Source excerpt:
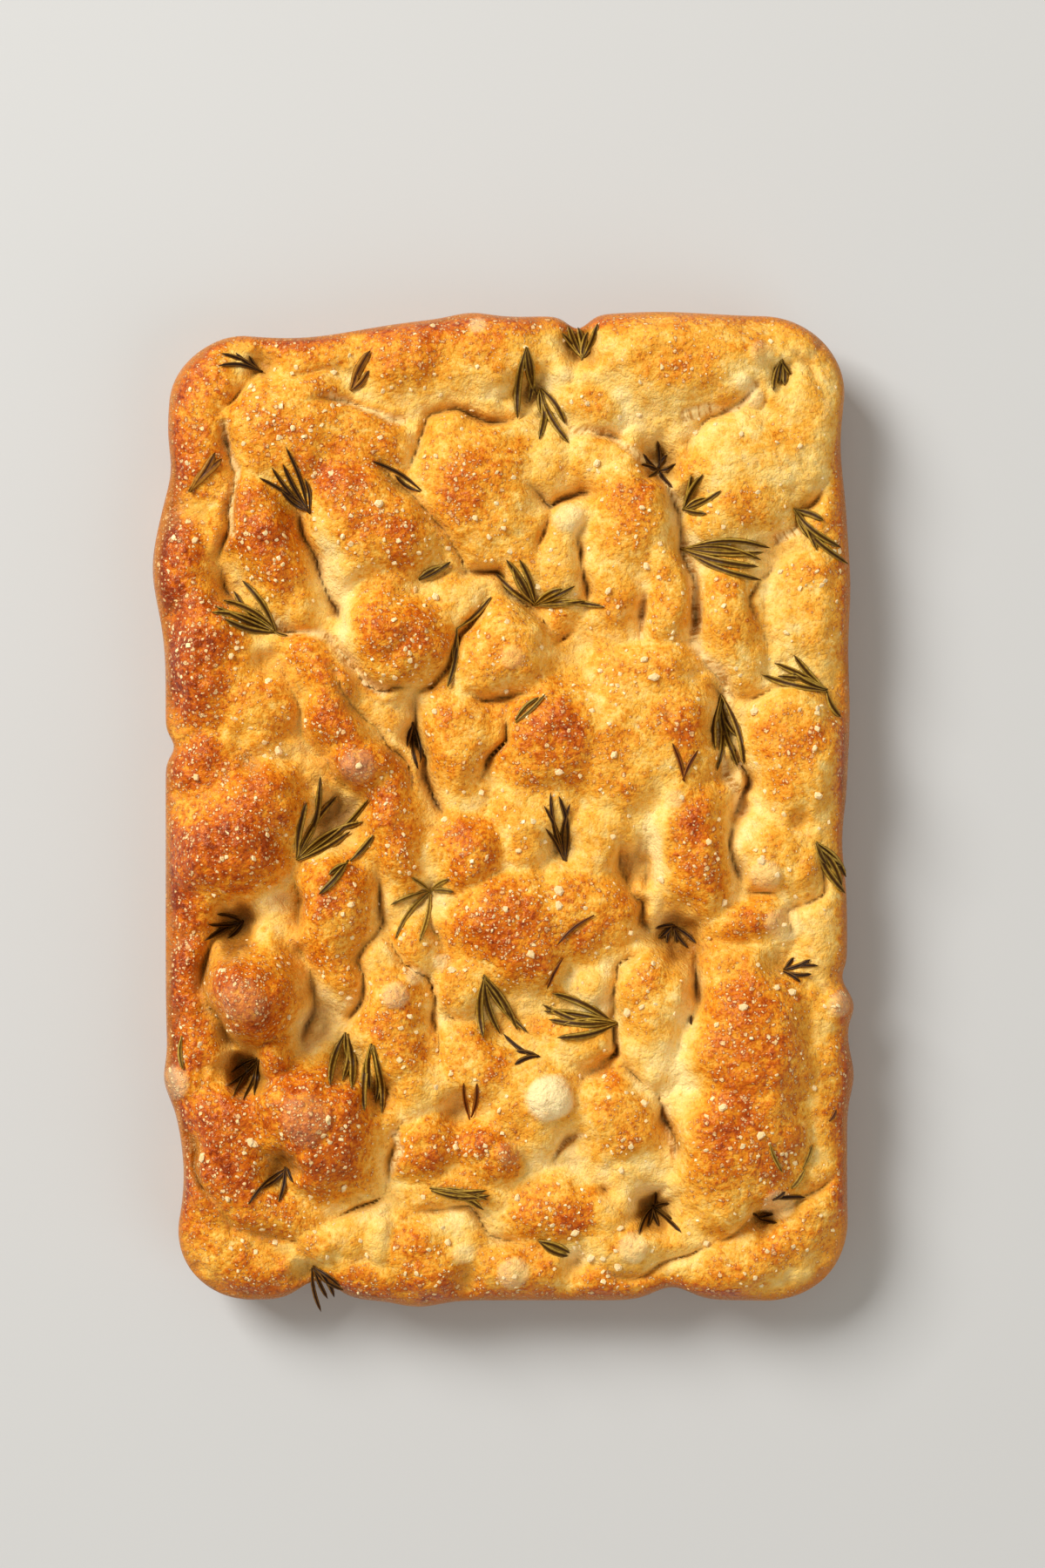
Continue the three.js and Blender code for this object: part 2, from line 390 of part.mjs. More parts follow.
function makeSlab() {
  const positions = [];
  const triangles = [];
  const top = (i, j) => j * (CELLS_ACROSS + 1) + i;
  for (let j = 0; j <= CELLS_ALONG; j += 1) {
    for (let i = 0; i <= CELLS_ACROSS; i += 1) {
      const u = spaced(i, CELLS_ACROSS);
      const v = spaced(j, CELLS_ALONG);
      const [x, y] = planPoint(u, v);
      const turn = turnOver(u, WIDTH / 2) * turnOver(v, LENGTH / 2);
      positions.push(x, y, SHOULDER + (averagedRelief(x, y) - SHOULDER) * turn);
    }
  }
  for (let j = 0; j < CELLS_ALONG; j += 1) {
    for (let i = 0; i < CELLS_ACROSS; i += 1) {
      const [a, b, c, d] = [top(i, j), top(i + 1, j), top(i + 1, j + 1), top(i, j + 1)];
      if ((i + j) % 2 === 0) {
        triangles.push(a, b, c, a, c, d);
      } else {
        triangles.push(a, b, d, b, c, d);
      }
    }
  }
  // The side: rings under the rim, drawn in towards the underside
  let ring = [];
  for (let i = 0; i < CELLS_ACROSS; i += 1) ring.push(top(i, 0));
  for (let j = 0; j < CELLS_ALONG; j += 1) ring.push(top(CELLS_ACROSS, j));
  for (let i = CELLS_ACROSS; i > 0; i -= 1) ring.push(top(i, CELLS_ALONG));
  for (let j = CELLS_ALONG; j > 0; j -= 1) ring.push(top(0, j));
  const rim = ring.map((index) => [positions[3 * index], positions[3 * index + 1]]);
  for (const [height, inset] of SIDE_RINGS) {
    const first = positions.length / 3;
    for (const [x, y] of rim) {
      positions.push(x * (1 - (2 * inset) / WIDTH), y * (1 - (2 * inset) / LENGTH), height);
    }
    const below = ring.map((_, k) => first + k);
    for (let k = 0; k < ring.length; k += 1) {
      const next = (k + 1) % ring.length;
      triangles.push(ring[k], below[k], below[next], ring[k], below[next], ring[next]);
    }
    ring = below;
  }
  const centre = positions.length / 3;
  positions.push(MIDDLE_X, 0, 0);
  for (let k = 0; k < ring.length; k += 1) triangles.push(centre, ring[(k + 1) % ring.length], ring[k]);
  return toGeometry(positions, triangles);
}

function toGeometry(positions, triangles) {
  const geometry = new THREE.BufferGeometry();
  geometry.setAttribute('position', new THREE.Float32BufferAttribute(positions, 3));
  geometry.setIndex(triangles);
  return geometry;
}

function toManifold(geometry) {
  const plain = new THREE.BufferGeometry();
  plain.setAttribute('position', geometry.getAttribute('position').clone());
  plain.setIndex(geometry.getIndex());
  const merged = mergeVertices(plain, 1e-4);
  const vertProperties = new Float32Array(merged.getAttribute('position').array);
  const triVerts = new Uint32Array(merged.getIndex().array);
  return new wasm.Manifold(new wasm.Mesh({ numProp: 3, vertProperties, triVerts }));
}

// The largest shell of a solid: a hollow that joining sealed is filled, and a loose scrap is dropped
function fromManifold(solid) {
  const shells = solid.decompose();
  const mesh = shells.reduce((a, b) => (a.volume() > b.volume() ? a : b)).getMesh();
  return toGeometry(Array.from(mesh.vertProperties), Array.from(mesh.triVerts));
}

// Reads the height of a solid's top by a ray from above
function heightReader(geometry) {
  const mesh = new THREE.Mesh(geometry, new THREE.MeshBasicMaterial({ side: THREE.DoubleSide }));
  const ray = new THREE.Raycaster();
  const down = new THREE.Vector3(0, 0, -1);
  return (x, y) => {
    ray.set(new THREE.Vector3(x, y, 100), down);
    const hits = ray.intersectObject(mesh);
    return hits.length ? hits[0].point.z : null;
  };
}

function nearestSprig(x, y) {
  let nearest = Infinity;
  for (const [, joint, tips] of SPRIGS) {
    for (const tip of tips) nearest = Math.min(nearest, distanceToLine(x, y, [joint, tip]));
  }
  return nearest;
}

// One squashed, uneven crystal of salt, sunk a third into the crust
function makeGrain(x, y, z, random) {
  const size = GRAIN_MIN + (GRAIN_MAX - GRAIN_MIN) * random() ** 2;
  const grain = new THREE.BoxGeometry(size, size * (0.6 + 0.3 * random()), size * (0.5 + 0.2 * random()));
  grain.deleteAttribute('normal');
  grain.deleteAttribute('uv');
  const block = mergeVertices(grain);
  const corners = block.getAttribute('position');
  for (let i = 0; i < corners.count; i += 1) {
    corners.setXYZ(
      i,
      corners.getX(i) * (0.75 + 0.3 * random()),
      corners.getY(i) * (0.75 + 0.3 * random()),
      corners.getZ(i) * (0.8 + 0.3 * random()),
    );
  }
  block.rotateX(0.5 * (random() - 0.5));
  block.rotateZ(2 * Math.PI * random());
  block.translate(x, y, z + 0.12 * size);
  return toManifold(block);
}

// Salt stands evenly over the top: a seeded draw, kept apart from other grains and from the rosemary
function scatterSalt(slab, heightAt) {
  const random = makeRandom(SALT_SEED);
  const kept = [];
  const grains = [];
  for (let tries = 0; tries < 4000 && grains.length < GRAINS; tries += 1) {
    const [x, y] = planPoint(1.84 * random() - 0.92, 1.88 * random() - 0.94);
    const apart = kept.every(([kx, ky]) => Math.hypot(x - kx, y - ky) > GRAIN_SPACING);
    if (apart && nearestSprig(x, y) > 4.5 && pillowRise(...wander(x, y)) > 3) {
      kept.push([x, y]);
      grains.push(makeGrain(x, y, heightAt(x, y), random));
    }
  }
  return wasm.Manifold.union([toManifold(slab), ...grains]);
}

// Lifts a needle's stations until every stretch of it clears the crust
function layOnCrust(points, width, heightAt) {
  const stations = points.map(([x, y]) => new THREE.Vector3(x, y, 0));
  let last = SHOULDER;
  const need = (x, y) => {
    const z = heightAt(x, y);
    last = z === null ? last : z;
    return last + CLEARANCE;
  };
  for (const station of stations) station.z = need(station.x, station.y);
  for (let k = 1; k < stations.length; k += 1) {
    const [from, to] = [stations[k - 1], stations[k]];
    const run = Math.hypot(to.x - from.x, to.y - from.y);
    const sideX = ((to.y - from.y) / run) * (width / 2);
    const sideY = (-(to.x - from.x) / run) * (width / 2);
    const samples = Math.ceil(run / SAMPLE_STEP);
    let lift = 0;
    for (let s = 0; s <= samples; s += 1) {
      const at = from.clone().lerp(to, s / samples);
      for (const side of [-1, 0, 1]) {
        lift = Math.max(lift, need(at.x + side * sideX, at.y + side * sideY) - at.z);
      }
    }
    from.z += lift;
    to.z += lift;
  }
  return stations;
}

// One needle or stem by itself: a three-sided section through the stations, ending in a point
function makeNeedle(stations, width) {
  const positions = [];
  const triangles = [];
  const last = stations.length - 1;
  stations.slice(0, last).forEach((station, k) => {
    const ahead = stations[k + 1];
    const run = Math.hypot(ahead.x - station.x, ahead.y - station.y);
    const half = (k === 0 ? BASE_TAPER : 1) * 0.5 * width;
    const sideX = ((ahead.y - station.y) / run) * half;
    const sideY = (-(ahead.x - station.x) / run) * half;
    positions.push(station.x - sideX, station.y - sideY, station.z);
    positions.push(station.x + sideX, station.y + sideY, station.z);
    positions.push(station.x, station.y, station.z + NEEDLE_HEIGHT);
  });
  const end = stations[last];
  positions.push(end.x, end.y, end.z + 0.3 * NEEDLE_HEIGHT);
  triangles.push(0, 1, 2);
  for (let k = 0; k < last - 1; k += 1) {
    const [left, right, ridge] = [3 * k, 3 * k + 1, 3 * k + 2];
    const [left2, right2, ridge2] = [left + 3, right + 3, ridge + 3];
    triangles.push(left, left2, right2, left, right2, right);
    triangles.push(left, ridge, ridge2, left, ridge2, left2);
    triangles.push(right, right2, ridge2, right, ridge2, ridge);
  }
  const [left, right, ridge, tip] = [3 * last - 3, 3 * last - 2, 3 * last - 1, 3 * last];
  triangles.push(left, tip, right, left, ridge, tip, right, tip, ridge);
  return toGeometry(positions, triangles);
}

// Turns needles that lie closer than the narrowest gap away from each other
function spreadApart(needles) {
  needles.sort((a, b) => a.angle - b.angle);
  for (let pass = 0; pass < SPREADING_PASSES; pass += 1) {
    for (let i = 1; i < needles.length; i += 1) {
      const lack = Math.max(0, NARROWEST_GAP - (needles[i].angle - needles[i - 1].angle));
      needles[i - 1].angle -= lack / 2;
      needles[i].angle += lack / 2;
    }
  }
}

// A fan of needles from one joint. Neighbours part where they are as wide as the gap between them,
// so the whole fan is one skin: flat below, with a ridge along each needle above.
function makeFan(joint, tips, width, heightAt) {
  const needles = tips.map((tip) => {
    const [dx, dy] = [tip[0] - joint[0], tip[1] - joint[1]];
    return { run: Math.hypot(dx, dy), angle: Math.atan2(dy, dx) };
  });
  spreadApart(needles);
  for (const needle of needles) {
    const reach = (radius) => [
      joint[0] + radius * Math.cos(needle.angle), joint[1] + radius * Math.sin(needle.angle),
    ];
    needle.laid = layOnCrust([joint, reach(WIDEST * needle.run), reach(needle.run)], width, heightAt);
  }
  const hubZ = Math.max(...needles.map(({ laid }) => laid[0].z));
  const at = (angle, radius, z) => [
    joint[0] + radius * Math.cos(angle), joint[1] + radius * Math.sin(angle), z,
  ];
  const parting = (before, after) => {
    const gap = (after.angle - before.angle + 2 * Math.PI) % (2 * Math.PI) || 2 * Math.PI;
    const apart = width / 2 / Math.sin(Math.min(gap, Math.PI) / 2);
    const radius = Math.min(apart, 0.5 * Math.min(before.run, after.run));
    const z = Math.max(...[before, after].map(({ laid, run }) => (
      hubZ + (laid[1].z - hubZ) * (radius / (WIDEST * run)))));
    return { gap, radius, point: at(before.angle + gap / 2, radius, z) };
  };
  const positions = [joint[0], joint[1], hubZ, joint[0], joint[1], hubZ + NEEDLE_HEIGHT];
  const triangles = [];
  const count = needles.length;
  const partings = needles.map((needle, i) => parting(needles[(i + count - 1) % count], needle));
  needles.forEach((needle, i) => {
    const [before, after] = [partings[i], partings[(i + 1) % count]];
    const radius = WIDEST * needle.run;
    const [, middle, end] = needle.laid;
    const halfOn = ({ gap }) => Math.min(width / 2, 0.9 * radius * Math.tan(Math.min(gap / 2, 1.4)));
    const turn = (side, half) => needle.angle + side * Math.atan(half / radius);
    const inner = Math.max(before.radius, after.radius) * 0.8;
    const innerZ = hubZ + (middle.z - hubZ) * (inner / radius);
    positions.push(
      ...before.point,
      ...at(turn(-1, halfOn(before)), radius, middle.z),
      end.x, end.y, end.z,
      ...at(turn(1, halfOn(after)), radius, middle.z),
      ...at(needle.angle, inner, innerZ + NEEDLE_HEIGHT),
      ...at(needle.angle, radius, middle.z + NEEDLE_HEIGHT),
    );
    const first = 2 + 6 * i;
    const [right, wideRight, tip, wideLeft, ridge, ridgeOut] = [0, 1, 2, 3, 4, 5].map((k) => first + k);
    const left = 2 + 6 * ((i + 1) % count);
    triangles.push(1, right, ridge, 1, ridge, left);
    triangles.push(right, wideRight, ridgeOut, right, ridgeOut, ridge);
    triangles.push(ridge, ridgeOut, wideLeft, ridge, wideLeft, left);
    triangles.push(wideRight, tip, ridgeOut, ridgeOut, tip, wideLeft);
    triangles.push(0, wideRight, right, 0, wideLeft, wideRight, 0, left, wideLeft);
    triangles.push(wideRight, wideLeft, tip);
  });
  return toGeometry(positions, triangles);
}

function makeSprig([kind, joint, tips], heightAt) {
  const { width } = LEAVES[kind];
  if (tips.length > 1) return makeFan(joint, tips, width, heightAt);
  const middle = joint.map((value, axis) => value + WIDEST * (tips[0][axis] - value));
  return makeNeedle(layOnCrust([joint, middle, tips[0]], width, heightAt), width);
}

function named(name, geometry, color, roughness) {
  const shaded = geometry.toNonIndexed();
  shaded.computeVertexNormals();
  const mesh = new THREE.Mesh(shaded, new THREE.MeshStandardMaterial({ color, roughness, metalness: 0 }));
  mesh.name = name;
  return mesh;
}

const slab = makeSlab();
const salted = fromManifold(scatterSalt(slab, heightReader(slab)));
const heightOnSalted = heightReader(salted);

const group = new THREE.Group();
group.add(named('bread', salted, '#dca25a', 0.6));
SPRIGS.forEach((sprig, index) => {
  const name = `rosemary_${String(index + 1).padStart(2, '0')}`;
  group.add(named(name, makeSprig(sprig, heightOnSalted), LEAVES[sprig[0]].color, 0.7));
});

// The origin goes to the middle of the box that holds bread and rosemary
const middle = new THREE.Box3().setFromObject(group).getCenter(new THREE.Vector3());
group.position.set(-middle.x, -middle.y, 0);
group.updateMatrixWorld(true);

export default group;
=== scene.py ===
import math
from functools import reduce

import bpy
import numpy as np
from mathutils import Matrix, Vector
from mathutils.bvhtree import BVHTree


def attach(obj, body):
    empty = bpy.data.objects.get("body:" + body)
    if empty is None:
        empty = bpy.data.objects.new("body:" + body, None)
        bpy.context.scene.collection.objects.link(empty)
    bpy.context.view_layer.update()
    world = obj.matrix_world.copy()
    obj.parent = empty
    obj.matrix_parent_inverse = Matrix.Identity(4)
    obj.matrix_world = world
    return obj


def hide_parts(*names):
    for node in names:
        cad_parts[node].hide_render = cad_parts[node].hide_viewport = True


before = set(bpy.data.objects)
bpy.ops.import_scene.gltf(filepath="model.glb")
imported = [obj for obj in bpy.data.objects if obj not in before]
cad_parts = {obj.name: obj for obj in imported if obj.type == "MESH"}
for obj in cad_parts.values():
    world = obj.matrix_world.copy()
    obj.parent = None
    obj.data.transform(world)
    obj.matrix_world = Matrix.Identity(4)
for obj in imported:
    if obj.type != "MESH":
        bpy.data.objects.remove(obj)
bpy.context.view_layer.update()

# Rosemary focaccia. The tables and the rules below are in millimetres and in the plan's own coordinates, as
# the bread was measured; to_frame() carries them to the frame, in metres.
MM = 0.001
TINY = 1e-9
PLAN_TO_FRAME = (0.009, 1.001)  # the plan's origin in the frame

# Size of the slab, mm
WIDTH = 210.0
LENGTH = 303.0
CORNER = 26.0
MIDDLE_X = 1.0
SHOULDER = 20.0
ROUNDING = 11.0
FLOOR_OF_DOUGH = 20.0

# How the pillows swell and meet
RISE_SCALE = 1.6
FALL = 0.62
FALL_POWER = 1.8
BLEND = 0.6
SKIRT_RISE = 0.5        # a pillow also lifts the dough round it, by this share of its rise
SKIRT_REACH = 1.5
SKIRT_HIGHEST = 6.5
FOLD_CREASE = 1.5       # depth of the sharp part of a fold, as a share of its depth
FOLD_TAPER = 7.0        # length over which a fold's ends run out
PIT_DEPTH = 1.25
PLEATS = 0.16           # folds that run into a pit, as a share of its depth
SEAM_DEPTH = 1.2        # crease where two pillows meet
SEAM_WIDTH = 1.1        # difference in height at which it has faded
TEAR_DEPTH = 0.9
WEB_LEVEL = (2.0, 9.0)  # rise of the pillows at which the webs of the valleys are strongest and gone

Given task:
Set out every line from the material that contains the string "type".

Result of this task:
cad_parts = {obj.name: obj for obj in imported if obj.type == "MESH"}
    if obj.type != "MESH":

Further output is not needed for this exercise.